-- START Data entries --

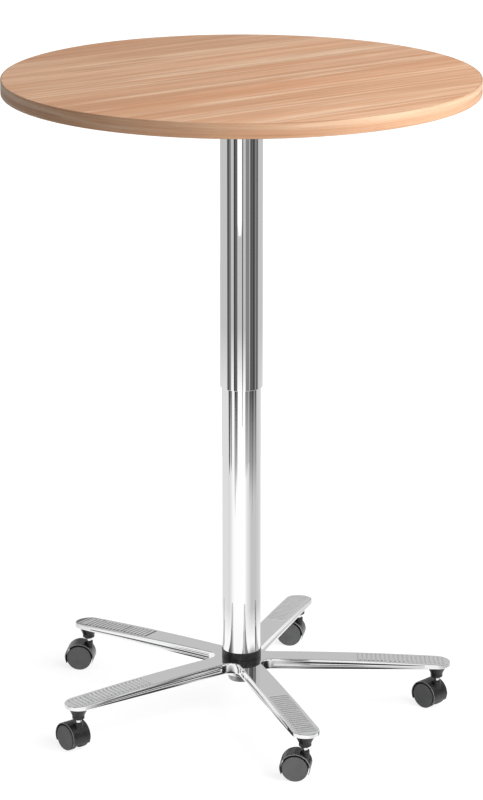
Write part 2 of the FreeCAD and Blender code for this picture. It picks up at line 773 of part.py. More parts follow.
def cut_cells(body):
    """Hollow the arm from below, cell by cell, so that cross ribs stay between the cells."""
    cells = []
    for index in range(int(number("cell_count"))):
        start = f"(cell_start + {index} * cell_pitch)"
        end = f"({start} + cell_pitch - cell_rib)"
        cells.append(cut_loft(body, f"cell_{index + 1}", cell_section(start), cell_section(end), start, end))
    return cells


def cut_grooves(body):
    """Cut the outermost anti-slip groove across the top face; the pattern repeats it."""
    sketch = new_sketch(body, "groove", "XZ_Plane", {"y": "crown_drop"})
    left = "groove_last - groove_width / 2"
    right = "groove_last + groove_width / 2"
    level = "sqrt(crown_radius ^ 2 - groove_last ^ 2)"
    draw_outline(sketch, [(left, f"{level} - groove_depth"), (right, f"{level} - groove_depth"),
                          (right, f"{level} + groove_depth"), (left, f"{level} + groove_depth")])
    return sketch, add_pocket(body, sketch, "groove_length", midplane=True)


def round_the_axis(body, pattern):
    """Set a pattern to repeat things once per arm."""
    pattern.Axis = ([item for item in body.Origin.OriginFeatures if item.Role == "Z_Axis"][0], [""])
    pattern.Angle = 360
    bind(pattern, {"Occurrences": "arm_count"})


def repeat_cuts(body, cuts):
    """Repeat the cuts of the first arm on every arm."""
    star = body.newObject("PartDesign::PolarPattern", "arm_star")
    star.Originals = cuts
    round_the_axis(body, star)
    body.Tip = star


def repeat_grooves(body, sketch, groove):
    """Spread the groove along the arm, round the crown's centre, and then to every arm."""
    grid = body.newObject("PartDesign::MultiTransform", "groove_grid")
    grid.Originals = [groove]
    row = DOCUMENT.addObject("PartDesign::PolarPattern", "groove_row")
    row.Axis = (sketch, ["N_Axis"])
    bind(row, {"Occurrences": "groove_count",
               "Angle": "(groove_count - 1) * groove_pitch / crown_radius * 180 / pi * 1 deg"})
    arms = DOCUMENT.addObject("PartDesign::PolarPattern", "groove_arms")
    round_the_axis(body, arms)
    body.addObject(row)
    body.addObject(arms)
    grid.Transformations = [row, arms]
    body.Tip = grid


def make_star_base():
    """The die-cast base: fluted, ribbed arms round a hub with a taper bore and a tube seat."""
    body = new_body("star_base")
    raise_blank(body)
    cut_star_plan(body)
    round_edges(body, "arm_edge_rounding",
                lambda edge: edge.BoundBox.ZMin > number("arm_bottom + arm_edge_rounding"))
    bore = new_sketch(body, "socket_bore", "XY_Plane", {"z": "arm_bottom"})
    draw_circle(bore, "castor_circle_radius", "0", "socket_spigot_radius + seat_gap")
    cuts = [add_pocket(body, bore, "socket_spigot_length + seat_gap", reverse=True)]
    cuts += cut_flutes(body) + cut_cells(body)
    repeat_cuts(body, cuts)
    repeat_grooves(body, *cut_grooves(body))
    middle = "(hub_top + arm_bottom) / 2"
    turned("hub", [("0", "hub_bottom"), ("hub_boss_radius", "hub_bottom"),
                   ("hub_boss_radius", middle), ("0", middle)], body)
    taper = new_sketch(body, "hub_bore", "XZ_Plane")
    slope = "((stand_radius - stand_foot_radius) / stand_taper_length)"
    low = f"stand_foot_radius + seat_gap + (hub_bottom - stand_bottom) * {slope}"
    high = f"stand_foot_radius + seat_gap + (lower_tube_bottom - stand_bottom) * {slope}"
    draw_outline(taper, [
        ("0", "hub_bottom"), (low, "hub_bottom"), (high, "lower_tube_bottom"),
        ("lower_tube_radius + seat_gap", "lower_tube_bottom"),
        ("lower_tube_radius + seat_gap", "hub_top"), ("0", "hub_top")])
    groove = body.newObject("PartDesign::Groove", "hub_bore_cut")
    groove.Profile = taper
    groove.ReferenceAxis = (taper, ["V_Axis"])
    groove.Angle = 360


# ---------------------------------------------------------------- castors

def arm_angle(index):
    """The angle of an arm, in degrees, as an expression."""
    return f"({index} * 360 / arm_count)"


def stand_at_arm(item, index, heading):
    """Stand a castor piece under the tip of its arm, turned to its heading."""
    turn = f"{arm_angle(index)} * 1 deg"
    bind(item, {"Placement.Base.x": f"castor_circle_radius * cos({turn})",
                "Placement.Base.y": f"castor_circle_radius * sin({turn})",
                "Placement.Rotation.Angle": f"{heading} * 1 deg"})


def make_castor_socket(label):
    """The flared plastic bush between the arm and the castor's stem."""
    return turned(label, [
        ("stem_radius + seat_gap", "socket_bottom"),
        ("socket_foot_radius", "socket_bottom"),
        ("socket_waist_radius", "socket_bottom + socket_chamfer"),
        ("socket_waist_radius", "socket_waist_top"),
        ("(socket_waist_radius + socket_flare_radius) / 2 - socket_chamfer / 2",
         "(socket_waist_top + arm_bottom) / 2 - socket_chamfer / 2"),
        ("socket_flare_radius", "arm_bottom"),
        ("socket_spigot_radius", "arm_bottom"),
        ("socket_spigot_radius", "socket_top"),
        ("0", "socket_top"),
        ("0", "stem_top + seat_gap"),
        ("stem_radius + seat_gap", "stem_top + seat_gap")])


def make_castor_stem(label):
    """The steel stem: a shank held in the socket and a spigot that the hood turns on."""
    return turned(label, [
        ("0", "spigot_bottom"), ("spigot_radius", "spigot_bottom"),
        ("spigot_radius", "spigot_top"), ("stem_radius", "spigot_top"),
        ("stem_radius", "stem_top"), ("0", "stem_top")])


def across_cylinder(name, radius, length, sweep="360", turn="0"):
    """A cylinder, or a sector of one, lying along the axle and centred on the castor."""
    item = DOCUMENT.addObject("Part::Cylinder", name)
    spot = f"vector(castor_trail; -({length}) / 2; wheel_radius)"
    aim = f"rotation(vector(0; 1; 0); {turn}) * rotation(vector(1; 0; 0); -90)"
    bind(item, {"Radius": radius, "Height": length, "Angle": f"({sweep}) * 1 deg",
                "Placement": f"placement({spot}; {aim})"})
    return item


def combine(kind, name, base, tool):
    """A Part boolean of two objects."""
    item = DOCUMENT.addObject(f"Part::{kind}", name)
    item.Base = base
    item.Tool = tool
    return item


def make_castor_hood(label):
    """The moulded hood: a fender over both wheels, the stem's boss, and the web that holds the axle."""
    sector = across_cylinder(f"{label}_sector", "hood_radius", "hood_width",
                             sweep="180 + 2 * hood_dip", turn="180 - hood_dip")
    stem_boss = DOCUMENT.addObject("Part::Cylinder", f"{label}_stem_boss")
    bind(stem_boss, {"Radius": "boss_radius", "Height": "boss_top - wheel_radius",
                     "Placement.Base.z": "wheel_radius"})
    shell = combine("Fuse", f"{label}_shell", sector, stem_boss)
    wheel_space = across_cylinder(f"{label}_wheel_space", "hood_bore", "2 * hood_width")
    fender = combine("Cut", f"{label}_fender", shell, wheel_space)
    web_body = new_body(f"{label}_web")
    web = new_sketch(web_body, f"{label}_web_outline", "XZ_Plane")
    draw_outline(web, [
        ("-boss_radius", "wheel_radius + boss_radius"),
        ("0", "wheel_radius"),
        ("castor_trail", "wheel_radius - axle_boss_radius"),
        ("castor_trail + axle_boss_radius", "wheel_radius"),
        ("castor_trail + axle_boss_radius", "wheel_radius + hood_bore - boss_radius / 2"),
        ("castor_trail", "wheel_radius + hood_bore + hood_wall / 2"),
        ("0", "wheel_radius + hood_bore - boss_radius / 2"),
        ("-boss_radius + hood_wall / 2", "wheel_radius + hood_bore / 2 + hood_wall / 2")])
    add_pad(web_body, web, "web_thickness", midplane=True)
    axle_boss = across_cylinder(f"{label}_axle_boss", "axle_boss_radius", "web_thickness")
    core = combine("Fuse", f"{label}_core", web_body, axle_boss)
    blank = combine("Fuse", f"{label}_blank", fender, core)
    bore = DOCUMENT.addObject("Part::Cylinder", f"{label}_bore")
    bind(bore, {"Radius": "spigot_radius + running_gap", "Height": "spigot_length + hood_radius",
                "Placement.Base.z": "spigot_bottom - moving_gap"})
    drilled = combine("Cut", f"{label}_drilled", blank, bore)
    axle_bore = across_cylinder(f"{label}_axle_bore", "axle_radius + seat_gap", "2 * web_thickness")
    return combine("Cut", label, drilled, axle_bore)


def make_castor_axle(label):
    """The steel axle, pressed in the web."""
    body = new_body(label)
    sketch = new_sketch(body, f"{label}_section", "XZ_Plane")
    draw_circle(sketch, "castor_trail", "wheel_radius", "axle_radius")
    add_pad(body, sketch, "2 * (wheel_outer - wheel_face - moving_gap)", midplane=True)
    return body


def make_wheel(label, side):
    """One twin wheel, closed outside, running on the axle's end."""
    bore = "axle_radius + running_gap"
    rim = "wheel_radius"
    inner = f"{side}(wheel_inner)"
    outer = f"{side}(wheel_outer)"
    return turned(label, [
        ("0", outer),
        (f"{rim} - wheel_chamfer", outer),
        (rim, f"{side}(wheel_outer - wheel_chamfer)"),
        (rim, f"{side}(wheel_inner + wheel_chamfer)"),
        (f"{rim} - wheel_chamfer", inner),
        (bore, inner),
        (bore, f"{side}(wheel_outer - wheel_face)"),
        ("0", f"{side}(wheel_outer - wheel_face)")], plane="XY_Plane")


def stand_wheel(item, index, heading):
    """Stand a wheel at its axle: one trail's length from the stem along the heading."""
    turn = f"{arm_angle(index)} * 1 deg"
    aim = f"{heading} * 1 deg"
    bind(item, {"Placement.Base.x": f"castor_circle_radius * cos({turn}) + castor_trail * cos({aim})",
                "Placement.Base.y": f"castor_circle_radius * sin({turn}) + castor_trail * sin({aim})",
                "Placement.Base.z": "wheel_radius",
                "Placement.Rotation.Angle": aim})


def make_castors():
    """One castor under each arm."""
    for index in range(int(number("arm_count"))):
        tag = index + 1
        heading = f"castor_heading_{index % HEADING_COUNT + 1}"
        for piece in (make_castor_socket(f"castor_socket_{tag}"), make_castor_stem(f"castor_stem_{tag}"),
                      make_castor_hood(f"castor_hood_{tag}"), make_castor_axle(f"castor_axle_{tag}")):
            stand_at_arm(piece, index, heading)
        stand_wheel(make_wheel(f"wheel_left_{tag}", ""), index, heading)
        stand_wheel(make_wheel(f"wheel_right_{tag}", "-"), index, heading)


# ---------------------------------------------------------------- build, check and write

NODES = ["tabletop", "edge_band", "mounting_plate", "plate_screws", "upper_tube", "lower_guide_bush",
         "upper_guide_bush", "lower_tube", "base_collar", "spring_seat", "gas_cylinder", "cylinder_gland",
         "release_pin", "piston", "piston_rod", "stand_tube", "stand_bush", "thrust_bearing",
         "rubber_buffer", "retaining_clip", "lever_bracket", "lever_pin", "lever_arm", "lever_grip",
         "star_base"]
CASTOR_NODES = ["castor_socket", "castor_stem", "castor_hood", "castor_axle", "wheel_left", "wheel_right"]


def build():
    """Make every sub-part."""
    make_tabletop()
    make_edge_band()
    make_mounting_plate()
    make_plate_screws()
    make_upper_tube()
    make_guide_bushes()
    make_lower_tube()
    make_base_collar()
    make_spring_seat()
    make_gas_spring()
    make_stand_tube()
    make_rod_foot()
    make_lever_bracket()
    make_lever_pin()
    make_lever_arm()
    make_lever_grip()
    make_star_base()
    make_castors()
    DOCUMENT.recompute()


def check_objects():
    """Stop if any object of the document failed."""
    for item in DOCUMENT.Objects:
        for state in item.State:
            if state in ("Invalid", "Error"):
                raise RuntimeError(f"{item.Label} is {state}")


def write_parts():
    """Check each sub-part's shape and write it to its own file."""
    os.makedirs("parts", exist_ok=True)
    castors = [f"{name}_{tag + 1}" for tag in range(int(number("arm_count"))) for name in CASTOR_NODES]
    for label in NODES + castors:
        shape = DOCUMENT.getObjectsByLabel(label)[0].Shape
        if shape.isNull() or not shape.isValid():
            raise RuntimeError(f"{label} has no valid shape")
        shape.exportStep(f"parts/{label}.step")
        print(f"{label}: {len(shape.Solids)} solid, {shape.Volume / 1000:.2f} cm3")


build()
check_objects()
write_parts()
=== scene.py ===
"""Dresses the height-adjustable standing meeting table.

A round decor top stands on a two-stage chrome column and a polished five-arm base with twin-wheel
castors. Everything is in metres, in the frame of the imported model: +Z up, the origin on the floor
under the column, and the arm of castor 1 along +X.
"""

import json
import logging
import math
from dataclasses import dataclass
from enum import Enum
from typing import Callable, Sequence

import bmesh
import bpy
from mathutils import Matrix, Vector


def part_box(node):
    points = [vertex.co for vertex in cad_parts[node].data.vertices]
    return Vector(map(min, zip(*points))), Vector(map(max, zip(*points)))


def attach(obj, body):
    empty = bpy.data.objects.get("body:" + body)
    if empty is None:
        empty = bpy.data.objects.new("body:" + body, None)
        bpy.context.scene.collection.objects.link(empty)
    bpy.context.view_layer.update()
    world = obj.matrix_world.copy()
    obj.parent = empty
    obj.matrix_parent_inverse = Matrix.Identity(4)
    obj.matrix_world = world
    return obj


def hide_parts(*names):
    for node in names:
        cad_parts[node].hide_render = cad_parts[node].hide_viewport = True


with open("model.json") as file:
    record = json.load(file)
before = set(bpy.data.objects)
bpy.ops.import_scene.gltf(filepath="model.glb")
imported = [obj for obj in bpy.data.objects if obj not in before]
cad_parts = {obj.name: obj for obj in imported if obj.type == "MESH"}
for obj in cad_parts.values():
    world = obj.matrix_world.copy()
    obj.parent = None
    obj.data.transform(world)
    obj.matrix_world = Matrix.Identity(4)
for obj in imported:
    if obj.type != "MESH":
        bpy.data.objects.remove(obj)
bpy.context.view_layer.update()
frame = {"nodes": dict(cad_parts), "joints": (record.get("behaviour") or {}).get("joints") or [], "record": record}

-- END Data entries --
-- START Data entries --

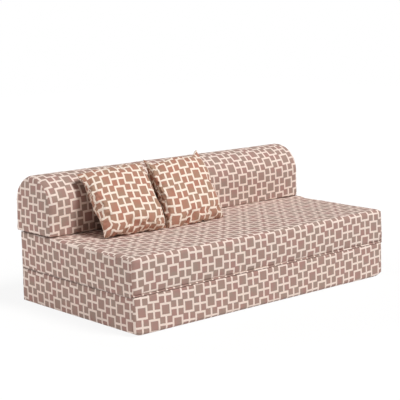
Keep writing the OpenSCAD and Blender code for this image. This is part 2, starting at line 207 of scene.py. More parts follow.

-- END Data entries --

What you will do: Your task is to print the lines from the one containing "Write part 2" through the one containing "return cells", exactly and with nothing added.

Full output:
Write part 2 of the FreeCAD and Blender code for this picture. It picks up at line 773 of part.py. More parts follow.
def cut_cells(body):
    """Hollow the arm from below, cell by cell, so that cross ribs stay between the cells."""
    cells = []
    for index in range(int(number("cell_count"))):
        start = f"(cell_start + {index} * cell_pitch)"
        end = f"({start} + cell_pitch - cell_rib)"
        cells.append(cut_loft(body, f"cell_{index + 1}", cell_section(start), cell_section(end), start, end))
    return cells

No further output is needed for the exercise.